Yosemite is out, but hold off on updating
Apple announced a bevy of new iPads, iMacs and Mac Mini computers recently, as well as finally making the latest update to its desktop/laptop operating system, Mac OS available to every Apple customer. Mac OS X 10.10, commonly known by its codename “Yosemite” has been in beta for some time, but now it’s available to anyone with Mac hardware capable of running it. Essentially speaking, if your Mac can run Mac OS X 10.9 (“Mavericks”) then you can run Yosemite, although predictably older hardware will run a little slower than newer hardware.
Best of all, like previous Mac OS X releases for a while now, it’s completely free. All it’ll cost you is download bandwidth, although here you will need some patience, as it’s a 5.09GB download in total, so not one you should be doing from a mobile connection unless you don’t like money all that much.
Mavericks laid a lot of the groundwork for Yosemite’s new headline features, which extend beyond the flattened and very iOS-style visual interface. The Spotlight search feature is now a great deal more powerful, scraping not only through your local storage but also its dictionary, web searches, the Mac App store and even news headlines. Searches will auto-fill as you type to save time as well. Mail has been reworked to allow for Apple iCloud storage of large attachments if you need to send them with 30 day expiry on files, while Apple’s own Safari browser has been rewritten to be faster and leaner.
If you’re an iPhone or iPad user there’s another very useful feature on board Yosemite in the form of Handoff. When you’ve got an iPhone or iPad sitting in the same Wi-Fi network as your desktop Mac, they can use a range of applications to share files as you work on them. So if you start an email at your desk and suddenly have to rush out of the door, picking up your iPhone with handoff enabled will allow you to continue working on that same email exactly as it was on your desktop. Again, this is hardware dependant; older Macs don’t have the wireless chops to handle handoff, but if you’ve got the right combination of phone and computer, it’s very impressive stuff.
So all’s good and fine in the world of Yosemite and everyone should upgrade at the earliest possible opportunity, right?
You might want to hold your enthusiasm just a little bit, unless you’re looking at a Mac system that you’re not entirely dependent upon for work, because like every single new operating system, there are a few bugs to contend with. That’s always the case with any new operating system whether you’re a fan of Mac OS, Windows or any of the numerous Linux or Unix variants. Operating system software is incredibly complex code, and every user will modify it with other software packages and hardware in slightly different ways. Bugs are a matter of fact for any new operating system, and Yosemite is no different. My own Yosemite journey hasn’t been too problematic just yet, and a little smoother than some earlier Mac OS upgrades, but there have still been some issues. In my case Yosemite picked that Amazon’s Kindle software wasn’t initially compatible, although that was fixed by downloading the Mac App store version rather than the Amazon version. Some aspects of the OS are very quick on what is an older iMac system, while others are beset with a lot of shut-up-and-wait spinning beachball action.
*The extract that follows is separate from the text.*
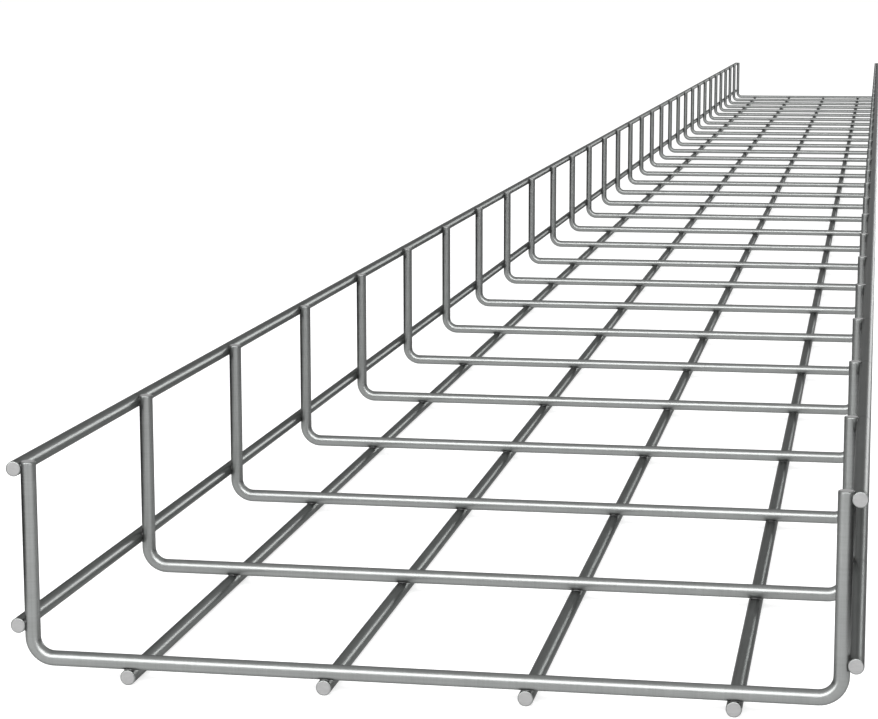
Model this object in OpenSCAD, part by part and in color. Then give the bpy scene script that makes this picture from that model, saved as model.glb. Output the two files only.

So what’s the sensible path to take? If your existing Mac is humming along fine and you don’t think you’ll want or need the new features, there’s no real rush to upgrade. Apple maintains support for previous Mac OS versions for some time in terms of patches, and it might be prudent to wait at least until Mac OS 10.10.1, whenever that lands, to squash some of Yosemite’s more obvious bugs. As with any new OS, there are new toys to play with — but a little caution could save you some operating pain as well.